By Sara Richardson, March 13, 1985


The City of Pearl, Rankin County’s largest municipality, has few structures which can be considered historically significant. None of the four places in Rankin County that are on the National Register of Historic Places is located within the corporate limits of Pearl. The Lessel House is in Pelahatchie, the Buchanan-Stevens home in Brandon, Hebron Academy is just off Highway 18 about four miles south of Brandon, and the Byram Swinging Bridge is claimed by both Hinds and Rankin Counties. We have often wondered why there were no antebellum houses in this part of the county. One possible explanation, given by some, is that people did not build in this area because of the flooding of the Pearl River. Still there are some very high hills within the city limits, places which it seems would have been ideal for building the “big house.”

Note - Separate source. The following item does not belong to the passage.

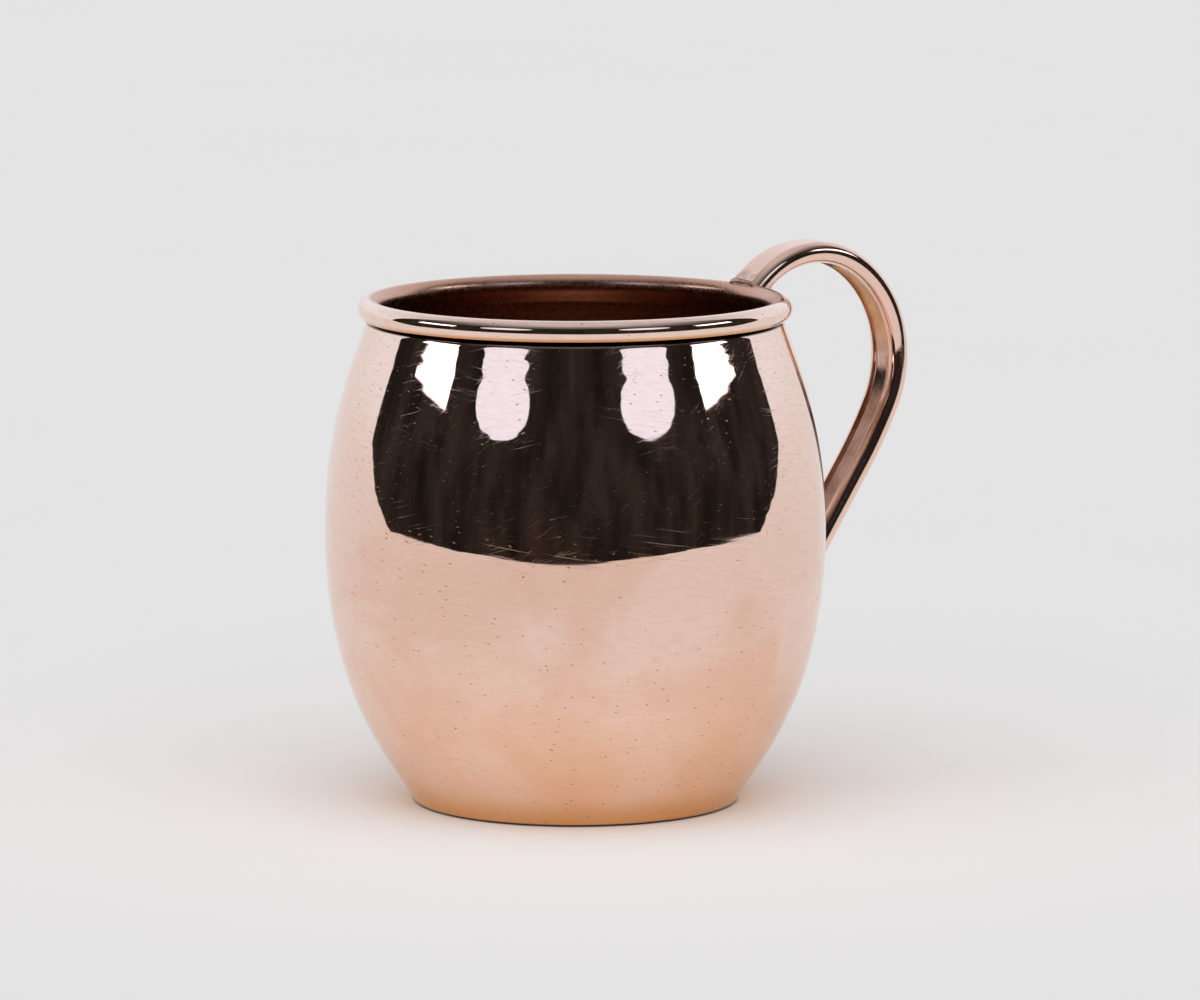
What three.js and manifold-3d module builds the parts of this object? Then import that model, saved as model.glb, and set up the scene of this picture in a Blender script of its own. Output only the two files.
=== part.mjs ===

Pearl has had, however, something of historical value much more important, in our way of thinking, than anything built of wood, bricks, and stone – its older citizens.

Until April 1979, there were at least three citizens of Pearl who were more than 90 years old, who had spent most of their adult lives here. Mrs. Myra Casey, who died in April 1979, was 91 years old. For many years she lived on South Pearson Road, until it was decided that I-20 should take over the spot where her house stood. Then there was Claude Williams, Sr., who lived on N. Bierdeman Road until he died in 1984 at the age of 98. Just recently Mrs. T.B. Cox (Miss Dolly), who had reached the age of 96, was laid to rest. She lived for the last few years on Trojan Drive with her daughter, Pauline Cox Howard.

All three of these were personal friends of this writer for many years. Their impact on Rankin County, and especially the City of Pearl, has been far greater than that of any building regardless of its age. At the funeral service for Miss Dolly, there were present at least four of her former students: Ernest Valentour, Katherine Casey Vince, Christine Casey Coe, and Lilla Casey Cooper.

Mrs. T.B. Cox, then Miss Dolly Craig, taught at the old, one-teacher school, which was located on the east side of South Pearson Road, not far from the road’s intersection with Old Brandon Road. Ernest Valentour told us that his father donated an acre of land for the school, which opened in the fall of 1911. Miss Dolly came to teach during the 1912-13 session and boarded with the Cox family on Old Brandon Road. She met and later married Tom Cox, a son of the people with whom she boarded. Their home was located in what old-timers called Childre Subdivision, now Childre Road.

After their children, Louise and Pauline, were born, Miss Dolly came back to Pearl School to teach again. The one-room building had been enlarged to include two rooms, and part of the time there were two teachers. The war (1917-18) took most of the boys in the area, and only one teacher was needed during that time.

Just a little more than a mile south of the Pearl School, still on South Pearson Road, was the Pearson School, located on the west side of the road, in front of the Pearson Cemetery. Children walked to school in those days, you remember. The T.B. Cox farm on Childre Road is now the site of Rankin Industrial Park, which is on your left as you drive on I-20, going toward Jackson. Miss Dolly’s pastor, Rev. David Patrick, said at her service that she had been a member of Pearl United Methodist Church for 63 years. This, we believe, is some sort of record. If there is another church in the county which has had a membership exceeding this one, we would like to know about it.

Any community having a structure on the National Register of Historic Places has a right to be proud of its presence; but the City of Pearl can be just as proud of citizens like Mrs. Myra Casey, Claude Williams, and Miss Dolly Cox.